Output a verbatim copy of the data, cut off after the line that contains "to a socket.".

Dataset content:
--- --- ---
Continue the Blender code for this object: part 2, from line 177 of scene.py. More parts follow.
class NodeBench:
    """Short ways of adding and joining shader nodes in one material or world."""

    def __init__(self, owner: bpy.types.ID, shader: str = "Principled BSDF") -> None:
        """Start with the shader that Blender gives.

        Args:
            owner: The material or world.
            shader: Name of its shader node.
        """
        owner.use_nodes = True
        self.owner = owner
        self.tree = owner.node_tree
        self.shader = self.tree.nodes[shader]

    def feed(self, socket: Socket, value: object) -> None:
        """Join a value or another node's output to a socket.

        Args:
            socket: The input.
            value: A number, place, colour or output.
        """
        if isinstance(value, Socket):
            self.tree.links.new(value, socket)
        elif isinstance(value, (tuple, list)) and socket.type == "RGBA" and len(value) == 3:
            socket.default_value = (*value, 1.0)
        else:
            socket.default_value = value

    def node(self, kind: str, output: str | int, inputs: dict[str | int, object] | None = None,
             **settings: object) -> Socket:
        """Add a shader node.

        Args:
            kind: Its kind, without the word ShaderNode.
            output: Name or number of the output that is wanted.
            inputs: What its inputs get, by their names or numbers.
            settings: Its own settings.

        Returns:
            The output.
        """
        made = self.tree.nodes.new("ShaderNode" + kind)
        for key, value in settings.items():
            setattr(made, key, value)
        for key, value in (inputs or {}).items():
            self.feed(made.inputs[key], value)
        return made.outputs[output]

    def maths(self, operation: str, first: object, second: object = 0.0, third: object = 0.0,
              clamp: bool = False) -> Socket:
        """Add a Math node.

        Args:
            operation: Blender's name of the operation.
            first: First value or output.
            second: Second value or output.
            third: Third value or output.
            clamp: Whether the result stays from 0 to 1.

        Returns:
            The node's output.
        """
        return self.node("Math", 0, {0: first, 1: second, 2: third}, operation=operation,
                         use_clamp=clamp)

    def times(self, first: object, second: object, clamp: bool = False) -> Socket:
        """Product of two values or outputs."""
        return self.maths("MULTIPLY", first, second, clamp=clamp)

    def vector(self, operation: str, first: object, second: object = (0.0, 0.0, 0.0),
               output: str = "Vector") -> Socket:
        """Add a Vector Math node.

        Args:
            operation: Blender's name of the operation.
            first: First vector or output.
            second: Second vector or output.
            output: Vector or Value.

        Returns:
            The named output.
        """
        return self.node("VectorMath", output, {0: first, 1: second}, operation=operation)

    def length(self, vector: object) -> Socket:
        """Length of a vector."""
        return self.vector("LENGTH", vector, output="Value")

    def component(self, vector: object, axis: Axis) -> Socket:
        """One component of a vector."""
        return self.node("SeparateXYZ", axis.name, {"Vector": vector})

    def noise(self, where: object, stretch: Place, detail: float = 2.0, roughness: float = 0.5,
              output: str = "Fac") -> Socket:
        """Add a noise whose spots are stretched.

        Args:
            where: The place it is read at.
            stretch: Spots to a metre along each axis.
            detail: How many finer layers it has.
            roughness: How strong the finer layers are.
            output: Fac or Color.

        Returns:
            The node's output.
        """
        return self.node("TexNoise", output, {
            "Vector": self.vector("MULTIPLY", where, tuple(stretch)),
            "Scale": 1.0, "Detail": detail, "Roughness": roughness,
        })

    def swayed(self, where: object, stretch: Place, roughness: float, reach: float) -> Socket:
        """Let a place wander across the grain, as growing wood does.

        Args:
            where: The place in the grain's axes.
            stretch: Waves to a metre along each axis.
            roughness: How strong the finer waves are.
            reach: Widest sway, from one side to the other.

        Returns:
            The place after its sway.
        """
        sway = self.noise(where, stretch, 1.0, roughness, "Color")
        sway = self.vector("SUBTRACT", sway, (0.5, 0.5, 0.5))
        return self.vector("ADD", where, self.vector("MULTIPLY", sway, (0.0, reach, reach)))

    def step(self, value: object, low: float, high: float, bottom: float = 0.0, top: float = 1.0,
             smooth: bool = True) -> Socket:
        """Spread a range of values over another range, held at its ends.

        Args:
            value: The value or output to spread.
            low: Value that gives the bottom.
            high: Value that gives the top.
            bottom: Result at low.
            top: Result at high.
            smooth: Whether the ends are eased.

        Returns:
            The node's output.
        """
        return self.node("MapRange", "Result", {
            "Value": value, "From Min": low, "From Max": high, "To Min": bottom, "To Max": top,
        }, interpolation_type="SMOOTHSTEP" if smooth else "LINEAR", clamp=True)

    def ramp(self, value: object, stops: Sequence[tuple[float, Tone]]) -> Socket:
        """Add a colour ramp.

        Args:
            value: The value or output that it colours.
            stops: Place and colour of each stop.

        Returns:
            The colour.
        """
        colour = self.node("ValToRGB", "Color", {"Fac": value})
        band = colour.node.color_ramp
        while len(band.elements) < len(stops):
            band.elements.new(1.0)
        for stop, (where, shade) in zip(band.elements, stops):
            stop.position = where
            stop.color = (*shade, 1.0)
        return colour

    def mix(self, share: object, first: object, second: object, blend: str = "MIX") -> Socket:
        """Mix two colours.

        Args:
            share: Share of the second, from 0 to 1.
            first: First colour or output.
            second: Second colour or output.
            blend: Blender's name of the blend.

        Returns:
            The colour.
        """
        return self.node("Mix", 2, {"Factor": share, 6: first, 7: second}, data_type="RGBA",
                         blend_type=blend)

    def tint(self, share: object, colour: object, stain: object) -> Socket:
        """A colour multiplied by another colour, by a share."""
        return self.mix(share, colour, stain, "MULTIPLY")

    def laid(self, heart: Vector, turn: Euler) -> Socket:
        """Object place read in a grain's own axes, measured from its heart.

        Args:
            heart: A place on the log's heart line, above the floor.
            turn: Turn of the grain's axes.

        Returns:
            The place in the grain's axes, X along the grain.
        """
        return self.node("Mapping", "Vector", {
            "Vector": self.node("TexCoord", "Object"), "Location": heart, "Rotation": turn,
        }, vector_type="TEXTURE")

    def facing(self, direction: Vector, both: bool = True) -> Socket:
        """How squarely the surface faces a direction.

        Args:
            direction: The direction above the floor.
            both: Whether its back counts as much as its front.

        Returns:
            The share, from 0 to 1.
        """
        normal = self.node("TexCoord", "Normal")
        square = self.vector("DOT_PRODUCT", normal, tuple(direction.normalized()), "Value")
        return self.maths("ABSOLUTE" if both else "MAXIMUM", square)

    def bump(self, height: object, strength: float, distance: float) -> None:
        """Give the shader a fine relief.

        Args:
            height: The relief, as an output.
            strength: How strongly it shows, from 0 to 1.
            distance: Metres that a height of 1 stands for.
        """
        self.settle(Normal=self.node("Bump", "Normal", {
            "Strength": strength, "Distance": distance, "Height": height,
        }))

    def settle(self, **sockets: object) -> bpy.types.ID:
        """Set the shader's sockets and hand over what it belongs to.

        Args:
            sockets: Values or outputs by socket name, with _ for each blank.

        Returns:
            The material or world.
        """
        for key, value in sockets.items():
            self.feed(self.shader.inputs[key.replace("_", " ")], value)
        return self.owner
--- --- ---
Finished exercise:
Continue the Blender code for this object: part 2, from line 177 of scene.py. More parts follow.
class NodeBench:
    """Short ways of adding and joining shader nodes in one material or world."""

    def __init__(self, owner: bpy.types.ID, shader: str = "Principled BSDF") -> None:
        """Start with the shader that Blender gives.

        Args:
            owner: The material or world.
            shader: Name of its shader node.
        """
        owner.use_nodes = True
        self.owner = owner
        self.tree = owner.node_tree
        self.shader = self.tree.nodes[shader]

    def feed(self, socket: Socket, value: object) -> None:
        """Join a value or another node's output to a socket.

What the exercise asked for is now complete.